[start]
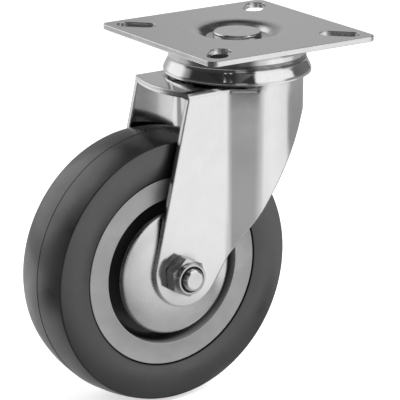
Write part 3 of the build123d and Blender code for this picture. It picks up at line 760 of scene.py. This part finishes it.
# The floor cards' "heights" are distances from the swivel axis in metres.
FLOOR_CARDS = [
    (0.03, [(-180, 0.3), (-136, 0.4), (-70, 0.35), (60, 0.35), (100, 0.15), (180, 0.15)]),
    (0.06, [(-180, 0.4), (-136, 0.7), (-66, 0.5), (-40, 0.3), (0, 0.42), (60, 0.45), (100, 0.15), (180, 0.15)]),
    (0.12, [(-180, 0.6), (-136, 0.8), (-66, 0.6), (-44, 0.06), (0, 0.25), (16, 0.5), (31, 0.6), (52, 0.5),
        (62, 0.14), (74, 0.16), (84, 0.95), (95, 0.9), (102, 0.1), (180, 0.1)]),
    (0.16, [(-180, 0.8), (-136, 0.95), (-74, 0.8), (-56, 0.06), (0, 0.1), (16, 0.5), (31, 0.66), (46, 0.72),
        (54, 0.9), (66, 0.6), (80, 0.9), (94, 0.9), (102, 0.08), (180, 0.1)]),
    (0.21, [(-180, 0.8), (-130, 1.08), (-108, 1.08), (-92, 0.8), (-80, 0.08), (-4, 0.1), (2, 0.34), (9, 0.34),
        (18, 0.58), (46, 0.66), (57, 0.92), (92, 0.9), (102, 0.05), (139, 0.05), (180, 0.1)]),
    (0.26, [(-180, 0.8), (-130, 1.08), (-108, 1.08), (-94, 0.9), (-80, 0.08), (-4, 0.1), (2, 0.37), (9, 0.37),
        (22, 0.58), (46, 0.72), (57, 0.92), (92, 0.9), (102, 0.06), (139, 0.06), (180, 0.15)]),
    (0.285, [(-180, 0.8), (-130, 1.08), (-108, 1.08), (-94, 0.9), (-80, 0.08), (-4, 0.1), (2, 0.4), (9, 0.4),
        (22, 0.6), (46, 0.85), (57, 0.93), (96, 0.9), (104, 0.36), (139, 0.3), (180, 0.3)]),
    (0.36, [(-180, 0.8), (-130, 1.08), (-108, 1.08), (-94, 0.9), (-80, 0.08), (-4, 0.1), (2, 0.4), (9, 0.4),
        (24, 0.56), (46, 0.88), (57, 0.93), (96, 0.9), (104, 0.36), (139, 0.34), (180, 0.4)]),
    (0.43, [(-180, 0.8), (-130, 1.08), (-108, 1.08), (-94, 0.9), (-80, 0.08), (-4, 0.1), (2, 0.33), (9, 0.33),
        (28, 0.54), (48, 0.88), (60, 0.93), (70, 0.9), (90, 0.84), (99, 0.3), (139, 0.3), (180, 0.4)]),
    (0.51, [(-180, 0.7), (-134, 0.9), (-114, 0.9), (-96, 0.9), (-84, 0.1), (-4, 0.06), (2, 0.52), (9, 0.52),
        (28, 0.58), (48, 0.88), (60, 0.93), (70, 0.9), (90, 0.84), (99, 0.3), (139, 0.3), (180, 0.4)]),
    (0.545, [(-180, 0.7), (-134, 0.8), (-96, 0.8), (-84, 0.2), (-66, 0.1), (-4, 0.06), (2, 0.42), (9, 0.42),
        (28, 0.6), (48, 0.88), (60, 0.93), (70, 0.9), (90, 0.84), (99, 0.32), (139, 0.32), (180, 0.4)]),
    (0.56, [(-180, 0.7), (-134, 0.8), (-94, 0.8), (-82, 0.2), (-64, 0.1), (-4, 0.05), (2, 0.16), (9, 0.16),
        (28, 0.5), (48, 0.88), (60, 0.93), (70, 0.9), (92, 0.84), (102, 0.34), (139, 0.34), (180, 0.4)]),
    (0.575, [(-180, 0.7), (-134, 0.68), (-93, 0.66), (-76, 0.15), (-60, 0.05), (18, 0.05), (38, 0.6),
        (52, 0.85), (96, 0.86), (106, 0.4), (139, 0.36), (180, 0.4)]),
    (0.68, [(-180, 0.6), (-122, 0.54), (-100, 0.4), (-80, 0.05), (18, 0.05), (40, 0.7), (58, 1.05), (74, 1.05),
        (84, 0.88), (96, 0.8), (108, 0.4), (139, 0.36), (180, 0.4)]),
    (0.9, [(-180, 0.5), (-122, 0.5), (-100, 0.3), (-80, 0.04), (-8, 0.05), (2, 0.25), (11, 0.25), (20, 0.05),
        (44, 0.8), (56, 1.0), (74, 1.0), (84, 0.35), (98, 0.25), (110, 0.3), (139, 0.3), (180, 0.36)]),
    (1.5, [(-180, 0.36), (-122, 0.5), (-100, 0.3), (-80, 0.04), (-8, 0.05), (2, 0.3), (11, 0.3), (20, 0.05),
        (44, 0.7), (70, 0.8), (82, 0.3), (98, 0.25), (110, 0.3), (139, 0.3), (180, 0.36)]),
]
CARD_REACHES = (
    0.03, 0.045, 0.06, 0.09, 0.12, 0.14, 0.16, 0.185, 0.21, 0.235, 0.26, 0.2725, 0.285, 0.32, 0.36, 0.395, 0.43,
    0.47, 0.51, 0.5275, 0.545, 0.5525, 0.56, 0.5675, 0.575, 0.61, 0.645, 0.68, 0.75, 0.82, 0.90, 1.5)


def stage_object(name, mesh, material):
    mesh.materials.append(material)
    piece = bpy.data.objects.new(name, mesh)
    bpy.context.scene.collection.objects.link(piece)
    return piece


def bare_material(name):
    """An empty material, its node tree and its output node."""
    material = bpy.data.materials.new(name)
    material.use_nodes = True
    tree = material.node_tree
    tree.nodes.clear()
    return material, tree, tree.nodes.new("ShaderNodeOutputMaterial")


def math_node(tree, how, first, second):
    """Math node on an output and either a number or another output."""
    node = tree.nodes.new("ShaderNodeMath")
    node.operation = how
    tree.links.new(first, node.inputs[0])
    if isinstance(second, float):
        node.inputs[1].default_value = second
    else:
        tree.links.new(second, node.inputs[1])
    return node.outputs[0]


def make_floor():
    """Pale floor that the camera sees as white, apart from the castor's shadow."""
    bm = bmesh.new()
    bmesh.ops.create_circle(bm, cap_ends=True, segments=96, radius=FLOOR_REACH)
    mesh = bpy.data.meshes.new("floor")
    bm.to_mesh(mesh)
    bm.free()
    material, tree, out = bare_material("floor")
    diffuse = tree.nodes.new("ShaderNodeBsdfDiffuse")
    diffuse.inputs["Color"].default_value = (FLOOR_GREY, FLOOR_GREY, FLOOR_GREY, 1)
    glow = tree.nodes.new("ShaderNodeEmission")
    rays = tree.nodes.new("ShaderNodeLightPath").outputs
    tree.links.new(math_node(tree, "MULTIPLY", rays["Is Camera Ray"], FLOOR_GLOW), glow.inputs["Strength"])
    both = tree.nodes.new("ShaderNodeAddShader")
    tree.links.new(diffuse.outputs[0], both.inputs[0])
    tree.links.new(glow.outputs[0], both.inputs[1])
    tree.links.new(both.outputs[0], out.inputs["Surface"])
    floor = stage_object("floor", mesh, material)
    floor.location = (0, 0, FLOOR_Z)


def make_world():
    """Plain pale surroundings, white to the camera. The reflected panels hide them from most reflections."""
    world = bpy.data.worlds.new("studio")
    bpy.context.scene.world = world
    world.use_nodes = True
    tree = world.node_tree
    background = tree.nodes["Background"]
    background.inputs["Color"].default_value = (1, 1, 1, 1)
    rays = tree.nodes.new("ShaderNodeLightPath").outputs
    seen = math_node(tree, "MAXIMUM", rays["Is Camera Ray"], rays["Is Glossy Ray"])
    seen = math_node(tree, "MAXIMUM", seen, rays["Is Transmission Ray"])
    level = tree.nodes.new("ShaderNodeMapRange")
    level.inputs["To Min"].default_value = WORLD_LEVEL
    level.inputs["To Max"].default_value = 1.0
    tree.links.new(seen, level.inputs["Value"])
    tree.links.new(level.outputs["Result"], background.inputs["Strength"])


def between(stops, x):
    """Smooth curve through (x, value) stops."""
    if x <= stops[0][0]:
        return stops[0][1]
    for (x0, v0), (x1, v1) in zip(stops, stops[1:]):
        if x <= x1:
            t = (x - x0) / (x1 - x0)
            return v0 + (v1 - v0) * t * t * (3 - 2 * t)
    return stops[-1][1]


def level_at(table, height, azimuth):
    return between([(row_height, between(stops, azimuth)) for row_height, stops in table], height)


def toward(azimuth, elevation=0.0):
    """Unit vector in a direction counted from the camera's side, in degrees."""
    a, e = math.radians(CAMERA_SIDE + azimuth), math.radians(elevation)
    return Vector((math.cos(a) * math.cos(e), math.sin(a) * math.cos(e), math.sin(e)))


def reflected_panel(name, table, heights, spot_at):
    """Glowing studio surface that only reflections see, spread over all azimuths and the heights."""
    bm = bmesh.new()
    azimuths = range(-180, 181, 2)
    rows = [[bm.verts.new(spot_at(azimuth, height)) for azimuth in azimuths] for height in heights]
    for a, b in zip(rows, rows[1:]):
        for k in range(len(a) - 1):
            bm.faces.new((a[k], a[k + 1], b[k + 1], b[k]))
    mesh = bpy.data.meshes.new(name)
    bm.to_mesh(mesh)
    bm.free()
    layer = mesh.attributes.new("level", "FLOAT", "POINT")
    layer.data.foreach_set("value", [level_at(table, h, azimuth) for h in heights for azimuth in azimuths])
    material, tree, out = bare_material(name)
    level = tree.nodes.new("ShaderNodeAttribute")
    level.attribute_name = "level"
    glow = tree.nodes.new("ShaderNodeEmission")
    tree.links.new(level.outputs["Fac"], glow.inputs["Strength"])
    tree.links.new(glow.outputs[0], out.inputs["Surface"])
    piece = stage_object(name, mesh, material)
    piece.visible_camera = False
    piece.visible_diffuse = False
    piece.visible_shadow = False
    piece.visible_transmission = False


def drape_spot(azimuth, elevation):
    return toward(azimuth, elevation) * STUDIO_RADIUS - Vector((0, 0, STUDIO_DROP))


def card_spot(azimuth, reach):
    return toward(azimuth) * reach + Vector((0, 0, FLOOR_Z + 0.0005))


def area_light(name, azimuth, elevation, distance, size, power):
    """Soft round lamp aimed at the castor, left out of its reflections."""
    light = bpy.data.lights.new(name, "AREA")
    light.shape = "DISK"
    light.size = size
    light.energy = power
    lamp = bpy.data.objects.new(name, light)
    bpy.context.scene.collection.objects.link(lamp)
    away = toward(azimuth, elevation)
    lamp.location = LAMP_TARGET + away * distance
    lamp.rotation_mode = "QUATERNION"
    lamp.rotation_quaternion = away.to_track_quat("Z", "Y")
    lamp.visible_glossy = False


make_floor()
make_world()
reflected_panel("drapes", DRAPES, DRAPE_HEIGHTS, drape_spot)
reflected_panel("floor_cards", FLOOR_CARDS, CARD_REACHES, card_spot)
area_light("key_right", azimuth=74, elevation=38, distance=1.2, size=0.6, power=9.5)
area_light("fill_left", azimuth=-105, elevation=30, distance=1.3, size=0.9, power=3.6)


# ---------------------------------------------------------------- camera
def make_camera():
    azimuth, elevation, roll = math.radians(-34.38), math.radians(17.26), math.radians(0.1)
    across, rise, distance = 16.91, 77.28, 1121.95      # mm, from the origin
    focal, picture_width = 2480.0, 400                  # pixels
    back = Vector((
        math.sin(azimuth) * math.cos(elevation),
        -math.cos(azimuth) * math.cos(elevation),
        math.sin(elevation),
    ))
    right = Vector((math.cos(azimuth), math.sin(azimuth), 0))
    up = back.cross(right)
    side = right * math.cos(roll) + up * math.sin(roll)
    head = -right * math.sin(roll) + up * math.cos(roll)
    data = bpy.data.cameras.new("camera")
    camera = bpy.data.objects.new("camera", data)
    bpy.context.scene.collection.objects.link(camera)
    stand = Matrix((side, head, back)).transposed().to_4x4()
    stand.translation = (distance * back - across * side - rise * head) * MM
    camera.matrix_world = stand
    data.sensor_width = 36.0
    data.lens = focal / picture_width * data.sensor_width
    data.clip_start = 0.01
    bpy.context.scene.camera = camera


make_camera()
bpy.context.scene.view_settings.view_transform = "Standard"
[end]
Determine the number of lines containing "scene". Write only that number.

**Solution to this exercise:**
7